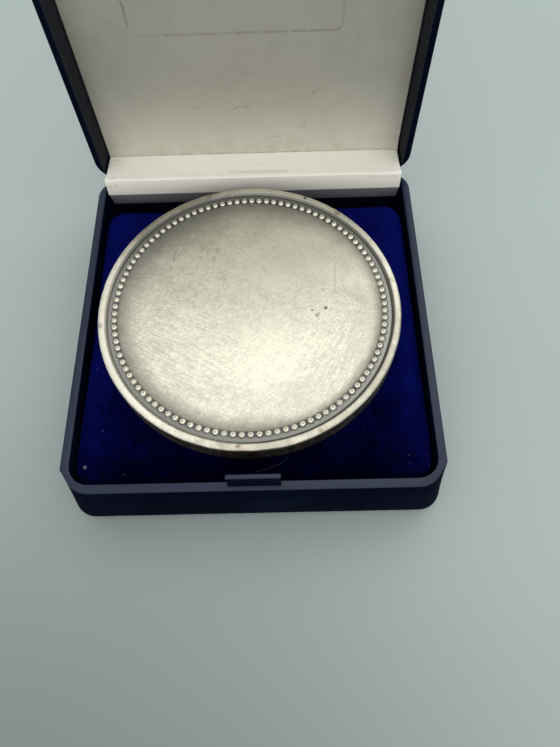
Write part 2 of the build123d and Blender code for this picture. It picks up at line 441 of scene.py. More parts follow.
class Bench:
    """Operator steps that the pieces are shaped with."""

    MERGED_WITHIN = 0.002
    FLAT_WITHIN = 0.6
    SHARP_FROM = 38
    ROUNDING_STEPS = 2

    @staticmethod
    def clear() -> None:
        """Leaves edit mode and deselects everything."""
        if bpy.context.mode != "OBJECT":
            bpy.ops.object.mode_set(mode="OBJECT")
        bpy.ops.object.select_all(action="DESELECT")

    @staticmethod
    def take(piece: bpy.types.Object) -> None:
        """Selects one piece alone and makes it the active one.

        Args:
            piece: The piece.
        """
        Bench.clear()
        piece.select_set(True)
        bpy.context.view_layer.objects.active = piece

    @staticmethod
    def name_new(name: str) -> bpy.types.Object:
        """Names the primitive that was just added.

        Args:
            name: Its name, and its mesh's.

        Returns:
            The primitive.
        """
        piece = bpy.context.active_object
        piece.name = name
        piece.data.name = name
        return piece

    @staticmethod
    def settle(piece: bpy.types.Object) -> None:
        """Puts a piece's place, turn and size into its mesh."""
        Bench.take(piece)
        bpy.ops.object.transform_apply(location=True, rotation=True, scale=True)

    @staticmethod
    def modify(piece: bpy.types.Object, kind: str, **settings: object) -> None:
        """Adds one modifier and applies it.

        Args:
            piece: The piece.
            kind: The modifier's type.
            settings: Its settings.
        """
        Bench.take(piece)
        modifier = piece.modifiers.new(kind.title(), kind)
        for key, value in settings.items():
            setattr(modifier, key, value)
        bpy.ops.object.modifier_apply(modifier=modifier.name)

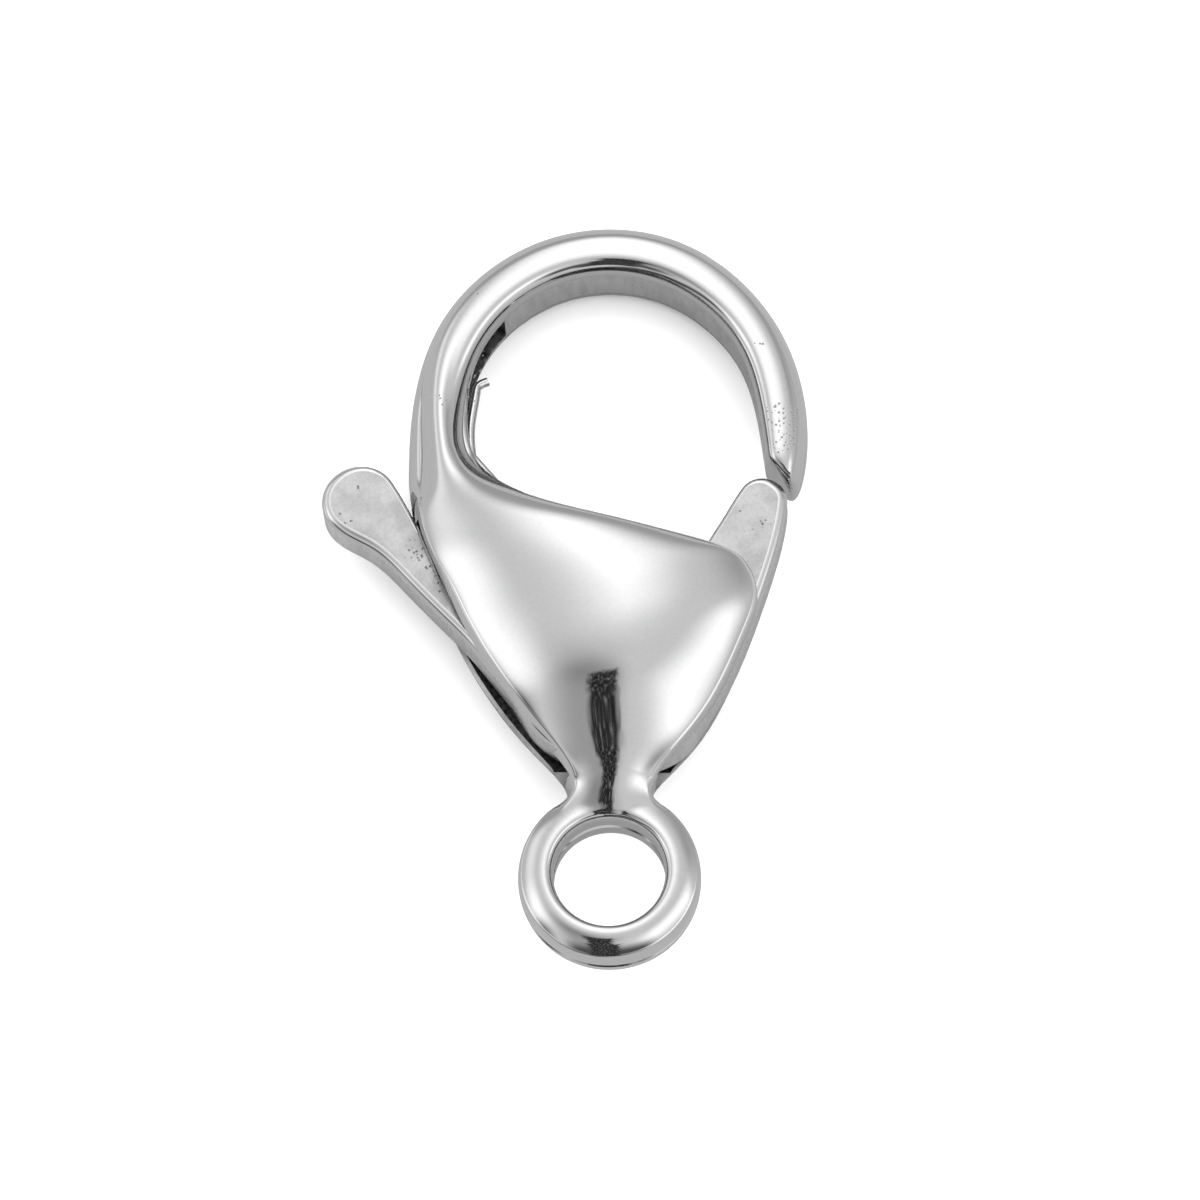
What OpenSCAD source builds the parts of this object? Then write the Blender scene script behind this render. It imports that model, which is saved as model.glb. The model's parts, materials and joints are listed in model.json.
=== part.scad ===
// Lobster clasp: a sprung snap hook for a necklace or bracelet, lying on its rounded back.
// The pieces are drawn flat, front upwards: the middle of the end ring is the origin and +Y runs to the hook.
// lie_down() then leans the clasp until its back and its hook both touch the surface.

/* [Hook] */
// Radius of the eye inside the hook
eye_r = 4.75; // [4.5:0.05:5]
// Outer radius of the hook
hook_r = 6.5; // [6.3:0.05:6.9]
// Distance from the middle of the end ring to the middle of the eye
reach = 16.05; // [15.8:0.05:16.8]
// Thickness of the hook over its rounded front and back
hook_t = 2.7; // [2.4:0.05:3]
// Height of the flat wall inside the eye
hook_wall = 1.9; // [1.7:0.05:2]

/* [Body] */
// Width across the domed shells
body_w = 10.6; // [10.4:0.1:11.2]
// Thickness over the two domes
dome_t = 5.7; // [5.5:0.1:6.4]
// Thickness over the rims of the shells
rim_t = 3.4; // [3.2:0.05:3.8]
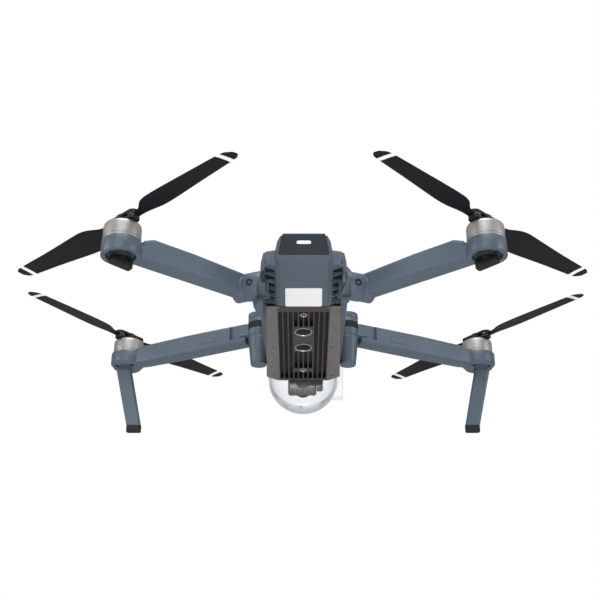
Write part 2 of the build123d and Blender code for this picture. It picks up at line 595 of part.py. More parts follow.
def make_blade(centre, seam, hub_heading, heading, spin):
    """One folding blade parked at its own heading; spin is +1 for an anticlockwise rotor."""
    top = hub_plane(centre, seam, hub_heading)
    near = 1 if cos(radians(heading - hub_heading)) > 0 else -1
    pin = top.from_local_coords(Vector(near * HUB_PIN_X, 0, HUB_PLATE_H + 0.15))
    along = Vector(cos(radians(heading)), sin(radians(heading)), 0)
    lug = Plane(origin=pin, x_dir=along, z_dir=(0, 0, 1))
    with BuildPart() as blade:
        disc(lug, BLADE_LUG_R, BLADE_LUG_H)
        with BuildSketch(lug):
            Polygon((0, -2.8), (8.5, -2.6), (8.5, 2.6), (0, 2.8), align=None)
        extrude(amount=BLADE_LUG_H)
        sections = []
        for s, lead, trail, pitch in BLADE_STATIONS:
            middle = pin + along * s + Vector(0, 0, BLADE_LUG_H / 2)
            across = Plane(origin=middle, x_dir=Vector(0, 0, 1).cross(along) * spin, z_dir=along)
            thick = 1.5 - 0.008 * s
            slope = sin(radians(pitch)) * (1 if across.y_dir.Z > 0 else -1)
            with BuildSketch(across) as sk:
                up = across.y_dir.Z
                Polygon(
                    (lead, up * 0.2 + slope * lead),
                    (lead * 0.4, up * thick * 0.5 + slope * lead * 0.4),
                    (trail * 0.4, up * thick * 0.5 + slope * trail * 0.4),
                    (trail, up * 0.2 + slope * trail),
                    (trail, -up * 0.2 + slope * trail),
                    (trail * 0.4, -up * thick * 0.45 + slope * trail * 0.4),
                    (lead * 0.4, -up * thick * 0.45 + slope * lead * 0.4),
                    (lead, -up * 0.2 + slope * lead),
                    align=None,
                )
            sections.append(sk.sketch)
        loft(sections=sections, ruled=True)
        disc(lug.offset(-1), BLADE_PIN_R + RUNNING, 5, Mode.SUBTRACT)
    return blade.part


# ---- write every piece -----------------------------------------------------------------------
for piece, name in (
    (lower_hull, "lower_hull"), (upper_shell, "upper_shell"), (tail_panel, "tail_panel"),
    (heat_sink, "heat_sink"), (belly_label, "belly_label"), (sonar_sensors, "sonar_sensors"),
    (belly_cameras, "belly_cameras"), (belly_screws, "belly_screws"),
    (forward_cameras, "forward_cameras"), (vent_grilles, "vent_grilles"),
    (main_board, "main_board"), (nose_board, "nose_board"), (fan_frame, "fan_frame"),
    (fan_rotor, "fan_rotor"), (front_hinge_pins, "front_hinge_pins"),
    (rear_hinge_pins, "rear_hinge_pins"), (damper_plate, "damper_plate"), (yaw_motor, "yaw_motor"),
    (yaw_arm, "yaw_arm"), (roll_arm, "roll_arm"), (camera_body, "camera_body"),
    (camera_lens, "camera_lens"), (gimbal_cover, "gimbal_cover"), (battery, "battery"),
    (power_button, "power_button"),
):
    save(piece.part, name)

for piece, name in (
    (battery_latch, "battery_latch_{}"), (front_arm, "front_arm_{}"), (front_light, "front_light_{}"),
    (front_leg, "front_leg_{}"), (front_foot, "front_foot_{}"), (rear_arm, "rear_arm_{}"),
    (rear_foot, "rear_foot_{}"),
):
    save_pair(piece.part, name)

for corner, (inner, outer) in BLADE_HEADINGS.items():
    end, side = corner.split("_")
    motor = FRONT_MOTOR if end == "front" else REAR_MOTOR
    seam = FRONT_SEAM_Z if end == "front" else REAR_SEAM_Z
    sign = 1 if side == "right" else -1
    centre = (sign * motor[0], motor[1])
    hub_heading = HUB_HEADINGS[corner]
    save(make_stator(centre, seam), f"stator_{corner}")
    save(make_bell(centre, seam), f"bell_{corner}")
    save(make_hub(centre, seam, hub_heading), f"hub_{corner}")
    spin = sign if end == "front" else -sign
    save(make_blade(centre, seam, hub_heading, inner, spin), f"blade_{corner}_inner")
    save(make_blade(centre, seam, hub_heading, outer, spin), f"blade_{corner}_outer")
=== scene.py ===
"""Finishes, small parts, lights and camera for the folding camera quadcopter.

Places are in mm in the drone's level flight attitude, with X to its right, Y towards its nose and
Z up. The CAD nodes stand on their feet with the nose up, and to_row takes one frame to the other.
"""

from __future__ import annotations

import json
import logging
import math
from dataclasses import dataclass, field
from enum import Enum
from typing import Any

import bpy
import numpy as np
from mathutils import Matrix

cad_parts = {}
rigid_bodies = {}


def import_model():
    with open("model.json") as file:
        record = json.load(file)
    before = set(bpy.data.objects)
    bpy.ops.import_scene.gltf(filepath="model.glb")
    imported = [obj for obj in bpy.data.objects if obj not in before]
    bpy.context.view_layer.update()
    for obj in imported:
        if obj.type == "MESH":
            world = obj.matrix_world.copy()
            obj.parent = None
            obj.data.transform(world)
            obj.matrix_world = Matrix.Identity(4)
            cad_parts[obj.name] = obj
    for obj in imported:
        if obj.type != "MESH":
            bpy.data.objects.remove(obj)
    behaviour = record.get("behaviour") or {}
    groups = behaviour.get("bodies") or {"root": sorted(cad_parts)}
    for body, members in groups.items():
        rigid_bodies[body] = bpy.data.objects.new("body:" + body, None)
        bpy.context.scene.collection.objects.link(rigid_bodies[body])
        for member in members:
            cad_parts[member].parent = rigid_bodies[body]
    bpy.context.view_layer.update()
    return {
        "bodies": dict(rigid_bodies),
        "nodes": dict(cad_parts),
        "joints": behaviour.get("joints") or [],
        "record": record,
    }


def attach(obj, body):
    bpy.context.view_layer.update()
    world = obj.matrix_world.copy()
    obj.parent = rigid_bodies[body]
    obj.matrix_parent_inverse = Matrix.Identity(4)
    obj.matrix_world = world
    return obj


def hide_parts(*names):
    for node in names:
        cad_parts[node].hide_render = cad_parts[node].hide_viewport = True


LOG = logging.getLogger("quadcopter")

Triple = tuple[float, float, float]
Vector = Triple | np.ndarray
Pairs = tuple[tuple[float, float], ...]
Profile = Pairs
"""Radius and height of each point of a turned piece, in mm."""

MM = 0.001
STANCE = math.atan2(31.0, 225.0)
"""Lean of the standing drone in radians: the front soles reach 31 mm lower, 225 mm further on."""
REAR_SOLE_Y = -110.0
REAR_SOLE_Z = 3.0
MIDDLE_Y = -1.5
"""Where the middle of the standing drone's box lies along Y."""
UP = np.array([0.0, -math.sin(STANCE), math.cos(STANCE)])
"""Direction of the rotor shafts in the standing frame."""
SINK_TILT = math.radians(3.03)
"""Angle by which the heat sink's outer face falls towards the nose."""
SINK_START = (0.0, -38.0, 7.6)
"""Rear end of the heat sink's outer face."""


class Side(Enum):
    """The two sides of the drone."""

    RIGHT = "right"
    LEFT = "left"

    @property
    def sign(self) -> int:
        """+1 on the right, where X is positive, and -1 on the left."""
        return 1 if self is Side.RIGHT else -1


def to_row(points: np.ndarray) -> np.ndarray:
    """Turns points of the flight attitude, in mm, into the standing frame, in metres.

    Formula: turn about the X axis through the rear soles by the stance angle, then move to the
    middle of the box.

    Args:
        points: An array whose last axis holds x, y and z in mm.

    Returns:
        The same array in metres, in the frame of the CAD nodes.
    """
    p = np.asarray(points, float) - (0.0, REAR_SOLE_Y, REAR_SOLE_Z)
    c, s = math.cos(STANCE), math.sin(STANCE)
    y = REAR_SOLE_Y + p[..., 1] * c - p[..., 2] * s - MIDDLE_Y
    z = p[..., 1] * s + p[..., 2] * c
    return np.stack([p[..., 0], y, z], axis=-1) * MM


# ---- materials -------------------------------------------------------------------------------
def linear(hex_colour: str) -> tuple[float, float, float, float]:
    """Turns an sRGB colour into a linear one.

    Args:
        hex_colour: The colour, as #rrggbb.

    Returns:
        Red, green, blue and an alpha of 1.
    """
    values = [int(hex_colour[i : i + 2], 16) / 255 for i in (1, 3, 5)]
    red, green, blue = (v / 12.92 if v <= 0.04045 else ((v + 0.055) / 1.055) ** 2.4 for v in values)
    return (red, green, blue, 1.0)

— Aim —
Nothing but the lines from the one with "for corner, (inner, outer)" through the one with "imported = [obj" should be repeated, and each exactly.

— Complete answer —
for corner, (inner, outer) in BLADE_HEADINGS.items():
    end, side = corner.split("_")
    motor = FRONT_MOTOR if end == "front" else REAR_MOTOR
    seam = FRONT_SEAM_Z if end == "front" else REAR_SEAM_Z
    sign = 1 if side == "right" else -1
    centre = (sign * motor[0], motor[1])
    hub_heading = HUB_HEADINGS[corner]
    save(make_stator(centre, seam), f"stator_{corner}")
    save(make_bell(centre, seam), f"bell_{corner}")
    save(make_hub(centre, seam, hub_heading), f"hub_{corner}")
    spin = sign if end == "front" else -sign
    save(make_blade(centre, seam, hub_heading, inner, spin), f"blade_{corner}_inner")
    save(make_blade(centre, seam, hub_heading, outer, spin), f"blade_{corner}_outer")
=== scene.py ===
"""Finishes, small parts, lights and camera for the folding camera quadcopter.

Places are in mm in the drone's level flight attitude, with X to its right, Y towards its nose and
Z up. The CAD nodes stand on their feet with the nose up, and to_row takes one frame to the other.
"""

from __future__ import annotations

import json
import logging
import math
from dataclasses import dataclass, field
from enum import Enum
from typing import Any

import bpy
import numpy as np
from mathutils import Matrix

cad_parts = {}
rigid_bodies = {}


def import_model():
    with open("model.json") as file:
        record = json.load(file)
    before = set(bpy.data.objects)
    bpy.ops.import_scene.gltf(filepath="model.glb")
    imported = [obj for obj in bpy.data.objects if obj not in before]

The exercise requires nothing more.